Essay: One-way Ticket To Oblivion


Their plant dwindles. “There is much surplus railroad mileage in this country today,” Stuart T. Saunders said in 1962. (Mr. Saunders is chairman of the board of the Pennsylvania Railroad, the biggest in the country.) When a railroad company rips up a mile of track, it stands to gain as much as five thousand dollars in cash for salvaged material and will annually save three thousand dollars in maintenance costs and as much as two thousand in taxes. Moreover, the land can then be profitably sold, perhaps to the government ( i.e. , to the taxpayers) for use as a highway, after which the press agents for the railroad can complain bitterly about tax-free competition from trucks, buses, and automobiles. The total mileage of track diminishes steadily, from 430,000 in 1930 to less than 373,000 today.

Their industry’s share of the gross national product dwindles, too. In 1930 railroad revenues accounted for 5.9 per cent of the gross national product; in 1966 they accounted for only 1.4 per cent.

Enough of these somber statistics. The picture seems plain enough: a giant industry, vital to the national economy, has for a half century been on the skids to—what? Receivership? Bankruptcy? Nationalization? The signal blocks ahead are hard to make out.

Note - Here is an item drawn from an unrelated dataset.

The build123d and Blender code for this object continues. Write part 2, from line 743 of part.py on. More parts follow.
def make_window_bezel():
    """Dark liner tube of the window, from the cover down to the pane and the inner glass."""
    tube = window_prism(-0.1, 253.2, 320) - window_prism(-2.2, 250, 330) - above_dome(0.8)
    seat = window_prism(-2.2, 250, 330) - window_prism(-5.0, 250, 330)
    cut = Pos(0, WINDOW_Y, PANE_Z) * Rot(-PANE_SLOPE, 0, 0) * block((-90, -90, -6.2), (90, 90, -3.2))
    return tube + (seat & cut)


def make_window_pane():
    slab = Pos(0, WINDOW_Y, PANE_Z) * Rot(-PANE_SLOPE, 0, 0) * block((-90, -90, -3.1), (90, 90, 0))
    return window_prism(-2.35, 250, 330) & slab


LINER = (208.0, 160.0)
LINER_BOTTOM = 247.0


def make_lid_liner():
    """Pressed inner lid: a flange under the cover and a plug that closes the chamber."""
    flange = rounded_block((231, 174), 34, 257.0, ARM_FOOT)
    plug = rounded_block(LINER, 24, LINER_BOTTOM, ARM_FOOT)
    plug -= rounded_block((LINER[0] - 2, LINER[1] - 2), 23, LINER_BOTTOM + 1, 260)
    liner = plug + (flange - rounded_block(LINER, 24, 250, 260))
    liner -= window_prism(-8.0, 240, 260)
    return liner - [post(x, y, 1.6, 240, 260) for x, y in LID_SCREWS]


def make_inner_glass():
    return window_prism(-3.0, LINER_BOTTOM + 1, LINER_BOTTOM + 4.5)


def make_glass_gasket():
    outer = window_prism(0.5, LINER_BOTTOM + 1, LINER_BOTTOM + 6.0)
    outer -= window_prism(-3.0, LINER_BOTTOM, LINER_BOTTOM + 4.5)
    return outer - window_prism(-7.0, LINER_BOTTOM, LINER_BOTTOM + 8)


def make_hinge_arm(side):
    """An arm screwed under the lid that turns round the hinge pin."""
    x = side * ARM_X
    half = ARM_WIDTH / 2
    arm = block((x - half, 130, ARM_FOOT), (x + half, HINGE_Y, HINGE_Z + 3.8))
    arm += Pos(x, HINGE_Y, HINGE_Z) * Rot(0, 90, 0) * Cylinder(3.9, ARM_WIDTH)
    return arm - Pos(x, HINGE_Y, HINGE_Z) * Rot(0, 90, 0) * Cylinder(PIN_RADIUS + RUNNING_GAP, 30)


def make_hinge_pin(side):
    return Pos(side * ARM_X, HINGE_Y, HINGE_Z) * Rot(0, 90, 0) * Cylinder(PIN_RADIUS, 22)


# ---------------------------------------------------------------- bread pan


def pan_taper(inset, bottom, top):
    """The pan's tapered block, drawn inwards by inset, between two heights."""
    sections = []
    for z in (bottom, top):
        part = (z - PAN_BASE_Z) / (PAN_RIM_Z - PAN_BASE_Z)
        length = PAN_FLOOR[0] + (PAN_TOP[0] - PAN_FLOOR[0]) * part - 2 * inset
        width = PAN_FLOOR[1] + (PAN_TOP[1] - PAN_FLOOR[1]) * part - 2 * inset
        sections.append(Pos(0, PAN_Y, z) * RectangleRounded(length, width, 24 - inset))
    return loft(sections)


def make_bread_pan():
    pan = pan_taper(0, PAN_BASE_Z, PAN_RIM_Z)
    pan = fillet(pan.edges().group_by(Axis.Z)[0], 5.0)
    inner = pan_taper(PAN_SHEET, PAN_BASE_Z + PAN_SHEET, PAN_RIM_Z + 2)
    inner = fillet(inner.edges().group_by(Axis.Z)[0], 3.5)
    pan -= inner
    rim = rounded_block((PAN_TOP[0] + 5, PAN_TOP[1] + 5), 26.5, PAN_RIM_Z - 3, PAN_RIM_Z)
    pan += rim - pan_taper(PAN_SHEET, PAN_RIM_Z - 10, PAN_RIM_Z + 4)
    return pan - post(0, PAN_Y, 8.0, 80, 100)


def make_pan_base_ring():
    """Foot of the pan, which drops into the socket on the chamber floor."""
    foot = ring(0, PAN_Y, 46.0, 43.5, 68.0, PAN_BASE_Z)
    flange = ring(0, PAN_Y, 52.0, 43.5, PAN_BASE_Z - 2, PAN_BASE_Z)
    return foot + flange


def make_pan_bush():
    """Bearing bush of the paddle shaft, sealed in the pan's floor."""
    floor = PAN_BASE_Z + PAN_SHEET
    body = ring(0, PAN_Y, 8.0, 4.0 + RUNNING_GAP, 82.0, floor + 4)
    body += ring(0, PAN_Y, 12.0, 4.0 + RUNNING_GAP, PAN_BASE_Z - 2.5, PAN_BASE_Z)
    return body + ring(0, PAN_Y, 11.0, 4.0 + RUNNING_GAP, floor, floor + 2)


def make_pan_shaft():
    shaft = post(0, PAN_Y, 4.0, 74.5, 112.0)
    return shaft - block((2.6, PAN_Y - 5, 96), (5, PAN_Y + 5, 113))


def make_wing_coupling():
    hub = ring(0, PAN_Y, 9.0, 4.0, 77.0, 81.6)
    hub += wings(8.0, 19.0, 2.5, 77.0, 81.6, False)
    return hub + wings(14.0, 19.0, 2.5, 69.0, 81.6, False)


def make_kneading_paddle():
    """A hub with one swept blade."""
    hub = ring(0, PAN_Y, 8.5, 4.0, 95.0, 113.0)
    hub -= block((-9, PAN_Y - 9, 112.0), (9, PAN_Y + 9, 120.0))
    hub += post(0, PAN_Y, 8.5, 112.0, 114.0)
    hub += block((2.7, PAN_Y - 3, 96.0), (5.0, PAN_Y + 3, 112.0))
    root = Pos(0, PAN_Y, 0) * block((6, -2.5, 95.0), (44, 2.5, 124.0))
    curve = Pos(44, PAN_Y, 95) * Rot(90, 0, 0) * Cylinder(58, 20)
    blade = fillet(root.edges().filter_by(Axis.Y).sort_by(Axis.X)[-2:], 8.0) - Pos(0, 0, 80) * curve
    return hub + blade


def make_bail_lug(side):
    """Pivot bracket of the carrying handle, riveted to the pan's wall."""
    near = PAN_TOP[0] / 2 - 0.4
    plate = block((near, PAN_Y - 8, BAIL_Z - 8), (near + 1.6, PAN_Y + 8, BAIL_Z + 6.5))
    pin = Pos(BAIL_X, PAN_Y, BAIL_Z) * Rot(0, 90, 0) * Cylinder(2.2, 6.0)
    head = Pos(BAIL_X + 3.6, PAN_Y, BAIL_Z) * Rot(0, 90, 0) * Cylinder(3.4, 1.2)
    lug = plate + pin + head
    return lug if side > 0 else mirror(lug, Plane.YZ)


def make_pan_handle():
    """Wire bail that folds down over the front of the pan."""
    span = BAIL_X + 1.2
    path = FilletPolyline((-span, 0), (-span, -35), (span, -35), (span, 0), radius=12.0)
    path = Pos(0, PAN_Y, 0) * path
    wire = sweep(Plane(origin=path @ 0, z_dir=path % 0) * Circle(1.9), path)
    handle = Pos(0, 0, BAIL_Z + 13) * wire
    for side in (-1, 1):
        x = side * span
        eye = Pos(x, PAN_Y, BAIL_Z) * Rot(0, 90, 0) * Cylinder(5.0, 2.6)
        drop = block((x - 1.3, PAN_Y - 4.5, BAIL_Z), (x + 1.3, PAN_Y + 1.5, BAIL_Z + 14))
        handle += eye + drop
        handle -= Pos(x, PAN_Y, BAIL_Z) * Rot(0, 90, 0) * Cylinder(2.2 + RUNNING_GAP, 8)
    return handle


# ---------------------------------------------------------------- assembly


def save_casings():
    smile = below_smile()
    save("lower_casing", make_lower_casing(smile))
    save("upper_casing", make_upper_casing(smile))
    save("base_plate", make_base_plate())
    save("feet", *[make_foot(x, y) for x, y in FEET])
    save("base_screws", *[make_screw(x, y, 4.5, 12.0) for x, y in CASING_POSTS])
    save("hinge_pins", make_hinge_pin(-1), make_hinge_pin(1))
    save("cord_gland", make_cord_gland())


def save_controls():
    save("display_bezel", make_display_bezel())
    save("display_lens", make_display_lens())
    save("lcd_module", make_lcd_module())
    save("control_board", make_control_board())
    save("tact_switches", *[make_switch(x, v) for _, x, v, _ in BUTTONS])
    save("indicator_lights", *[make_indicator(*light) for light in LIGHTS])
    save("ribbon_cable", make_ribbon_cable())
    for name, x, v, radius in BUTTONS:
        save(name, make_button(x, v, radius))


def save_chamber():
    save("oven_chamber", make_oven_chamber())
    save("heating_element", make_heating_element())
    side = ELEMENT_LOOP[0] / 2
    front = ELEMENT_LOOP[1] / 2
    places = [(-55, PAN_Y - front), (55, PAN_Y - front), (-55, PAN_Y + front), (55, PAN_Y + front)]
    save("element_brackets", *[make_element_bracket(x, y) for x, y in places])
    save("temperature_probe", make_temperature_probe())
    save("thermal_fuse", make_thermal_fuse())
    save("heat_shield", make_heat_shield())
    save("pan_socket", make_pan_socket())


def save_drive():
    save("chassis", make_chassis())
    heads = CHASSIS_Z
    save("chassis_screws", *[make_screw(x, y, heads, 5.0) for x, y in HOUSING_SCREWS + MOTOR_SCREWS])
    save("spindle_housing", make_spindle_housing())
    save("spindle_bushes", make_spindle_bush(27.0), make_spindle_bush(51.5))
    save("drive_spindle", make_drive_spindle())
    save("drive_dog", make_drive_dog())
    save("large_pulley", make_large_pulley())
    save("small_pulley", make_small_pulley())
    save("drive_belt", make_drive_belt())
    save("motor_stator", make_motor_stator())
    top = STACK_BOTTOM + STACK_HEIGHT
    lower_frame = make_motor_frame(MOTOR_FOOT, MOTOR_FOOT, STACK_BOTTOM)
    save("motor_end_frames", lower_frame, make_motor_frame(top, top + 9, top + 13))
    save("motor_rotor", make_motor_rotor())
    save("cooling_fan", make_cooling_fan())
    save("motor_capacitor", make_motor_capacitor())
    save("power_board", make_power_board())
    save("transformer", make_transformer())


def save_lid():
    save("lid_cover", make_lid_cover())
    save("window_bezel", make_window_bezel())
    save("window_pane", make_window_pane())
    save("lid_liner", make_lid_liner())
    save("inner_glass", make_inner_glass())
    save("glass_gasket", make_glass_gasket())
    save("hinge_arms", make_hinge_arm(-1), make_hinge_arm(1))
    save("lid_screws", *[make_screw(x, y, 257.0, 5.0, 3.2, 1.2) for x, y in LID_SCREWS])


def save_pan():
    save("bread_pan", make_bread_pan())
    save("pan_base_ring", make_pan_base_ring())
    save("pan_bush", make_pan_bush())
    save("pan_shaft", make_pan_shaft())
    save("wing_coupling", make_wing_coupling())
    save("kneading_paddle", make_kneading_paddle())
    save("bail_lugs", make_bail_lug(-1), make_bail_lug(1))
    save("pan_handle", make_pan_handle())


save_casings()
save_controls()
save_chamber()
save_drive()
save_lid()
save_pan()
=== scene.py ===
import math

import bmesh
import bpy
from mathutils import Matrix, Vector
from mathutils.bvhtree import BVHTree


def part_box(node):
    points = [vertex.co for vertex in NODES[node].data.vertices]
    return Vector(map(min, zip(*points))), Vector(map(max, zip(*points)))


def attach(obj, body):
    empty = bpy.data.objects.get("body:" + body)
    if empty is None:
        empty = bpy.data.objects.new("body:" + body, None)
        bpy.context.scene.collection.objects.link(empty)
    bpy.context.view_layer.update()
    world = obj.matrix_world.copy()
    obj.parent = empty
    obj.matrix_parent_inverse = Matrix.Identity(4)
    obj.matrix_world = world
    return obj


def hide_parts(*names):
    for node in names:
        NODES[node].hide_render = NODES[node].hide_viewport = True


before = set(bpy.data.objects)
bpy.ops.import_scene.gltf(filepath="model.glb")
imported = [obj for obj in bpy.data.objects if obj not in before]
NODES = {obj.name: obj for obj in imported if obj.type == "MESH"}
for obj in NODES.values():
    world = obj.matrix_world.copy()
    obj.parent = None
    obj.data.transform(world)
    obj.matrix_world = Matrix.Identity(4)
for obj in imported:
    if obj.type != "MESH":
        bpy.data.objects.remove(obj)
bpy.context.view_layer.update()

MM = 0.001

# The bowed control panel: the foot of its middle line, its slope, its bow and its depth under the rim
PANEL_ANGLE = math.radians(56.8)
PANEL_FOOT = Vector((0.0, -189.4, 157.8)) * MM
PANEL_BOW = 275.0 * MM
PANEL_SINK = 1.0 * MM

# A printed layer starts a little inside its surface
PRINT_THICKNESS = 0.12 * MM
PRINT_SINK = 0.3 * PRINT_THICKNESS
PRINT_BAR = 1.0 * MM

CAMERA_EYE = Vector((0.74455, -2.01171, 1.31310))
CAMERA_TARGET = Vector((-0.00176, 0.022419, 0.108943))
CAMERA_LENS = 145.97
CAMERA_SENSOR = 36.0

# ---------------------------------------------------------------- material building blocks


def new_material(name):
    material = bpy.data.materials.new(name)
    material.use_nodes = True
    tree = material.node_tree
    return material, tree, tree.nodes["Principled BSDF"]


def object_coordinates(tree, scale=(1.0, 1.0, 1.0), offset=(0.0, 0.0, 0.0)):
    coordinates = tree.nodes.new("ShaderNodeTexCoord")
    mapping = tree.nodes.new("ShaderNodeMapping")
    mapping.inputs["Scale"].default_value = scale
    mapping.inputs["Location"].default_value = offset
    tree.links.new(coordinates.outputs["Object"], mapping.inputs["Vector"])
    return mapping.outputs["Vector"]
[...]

Any examination of the strange and foolish plight of the railroads will uncover vaulting ambition, dumb luck, sly cunning, gross stupidity, incomprehensible arrogance, and naked greed—in short, all the characteristics that have caused the American to be so universally loved and admired. One further statistic, however, emphasizes the curious contradictions inherent in the industry: despite the fact that the railroads seemed to have been staggering along on very unsteady pins, in 1966 their shareholders were paid $502,000,000 in cash dividends, the highest in the industry’s history.